▶ SHORT EXERCISE
Say how many lines contain "their"; the answer is the number alone.

▶ INPUT
* * * * * * *

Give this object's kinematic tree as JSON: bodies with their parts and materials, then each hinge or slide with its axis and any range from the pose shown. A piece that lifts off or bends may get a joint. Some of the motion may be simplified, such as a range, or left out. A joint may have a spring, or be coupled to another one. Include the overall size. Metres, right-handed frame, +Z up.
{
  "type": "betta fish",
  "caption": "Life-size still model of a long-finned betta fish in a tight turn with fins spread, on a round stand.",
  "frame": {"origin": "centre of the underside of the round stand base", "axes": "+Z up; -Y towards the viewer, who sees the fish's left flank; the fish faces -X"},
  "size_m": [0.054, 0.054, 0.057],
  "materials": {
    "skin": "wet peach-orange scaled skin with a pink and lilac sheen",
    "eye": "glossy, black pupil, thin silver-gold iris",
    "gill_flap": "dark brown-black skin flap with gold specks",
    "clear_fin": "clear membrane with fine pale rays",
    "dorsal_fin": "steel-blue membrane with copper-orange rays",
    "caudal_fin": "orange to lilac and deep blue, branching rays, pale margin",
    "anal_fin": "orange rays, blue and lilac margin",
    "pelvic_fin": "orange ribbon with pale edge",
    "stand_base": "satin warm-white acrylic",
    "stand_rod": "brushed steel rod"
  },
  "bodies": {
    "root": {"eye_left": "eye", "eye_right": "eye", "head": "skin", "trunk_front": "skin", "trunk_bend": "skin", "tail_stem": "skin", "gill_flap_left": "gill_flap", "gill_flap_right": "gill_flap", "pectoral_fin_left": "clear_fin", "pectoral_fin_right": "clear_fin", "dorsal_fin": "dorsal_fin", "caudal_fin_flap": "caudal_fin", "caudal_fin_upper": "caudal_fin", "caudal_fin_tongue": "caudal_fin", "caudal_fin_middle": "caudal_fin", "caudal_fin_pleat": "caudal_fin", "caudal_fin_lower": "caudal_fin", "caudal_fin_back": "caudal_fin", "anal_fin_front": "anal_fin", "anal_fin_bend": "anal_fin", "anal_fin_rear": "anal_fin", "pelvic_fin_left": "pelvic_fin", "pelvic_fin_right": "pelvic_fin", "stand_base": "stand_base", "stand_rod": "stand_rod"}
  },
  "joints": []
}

* * * * * * *

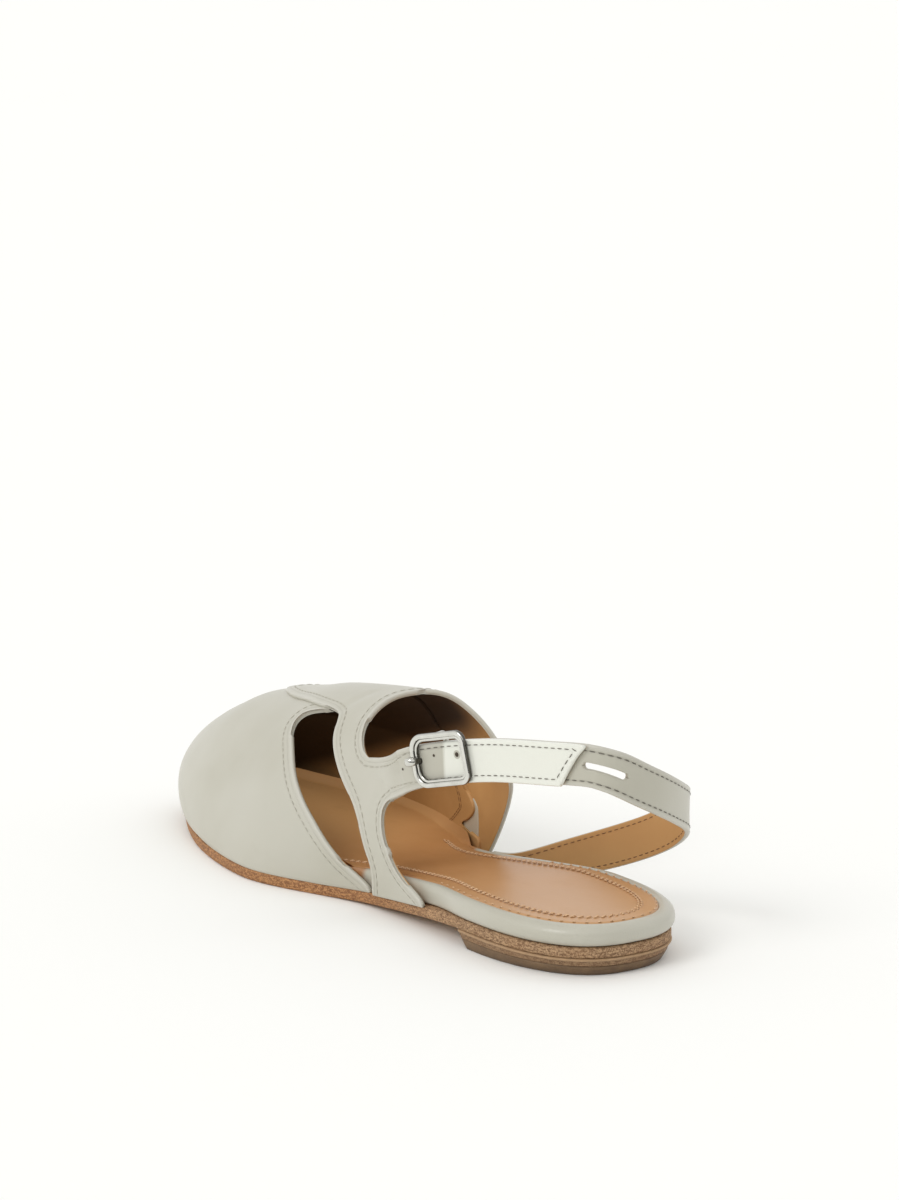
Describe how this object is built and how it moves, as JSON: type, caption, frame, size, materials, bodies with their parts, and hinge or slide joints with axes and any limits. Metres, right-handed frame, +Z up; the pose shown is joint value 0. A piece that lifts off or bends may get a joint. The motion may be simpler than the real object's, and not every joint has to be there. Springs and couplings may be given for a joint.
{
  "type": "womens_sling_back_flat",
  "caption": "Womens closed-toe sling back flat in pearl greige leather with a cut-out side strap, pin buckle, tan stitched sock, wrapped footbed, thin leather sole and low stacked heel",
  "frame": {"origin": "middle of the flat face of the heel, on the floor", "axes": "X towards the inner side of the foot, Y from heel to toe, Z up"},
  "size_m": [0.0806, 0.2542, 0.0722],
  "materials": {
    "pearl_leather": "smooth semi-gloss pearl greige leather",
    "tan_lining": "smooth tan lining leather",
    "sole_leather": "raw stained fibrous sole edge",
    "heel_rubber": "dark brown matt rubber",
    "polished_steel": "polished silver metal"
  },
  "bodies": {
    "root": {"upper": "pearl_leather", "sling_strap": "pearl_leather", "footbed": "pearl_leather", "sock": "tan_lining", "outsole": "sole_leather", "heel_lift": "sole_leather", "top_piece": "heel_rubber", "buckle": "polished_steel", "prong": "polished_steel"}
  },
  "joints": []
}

* * * * * * *

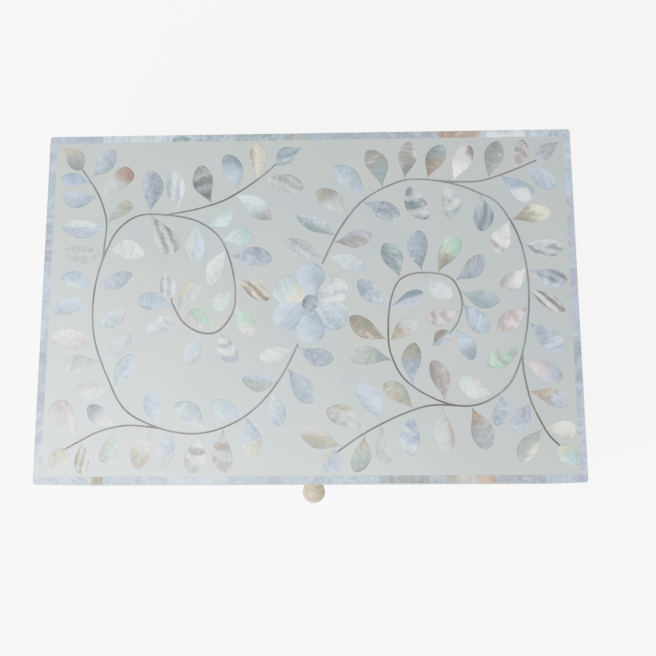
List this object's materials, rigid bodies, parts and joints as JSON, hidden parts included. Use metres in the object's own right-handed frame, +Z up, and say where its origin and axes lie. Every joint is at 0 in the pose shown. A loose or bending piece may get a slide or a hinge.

* * * * * * *

▶ ANSWER TO THIS TASK
2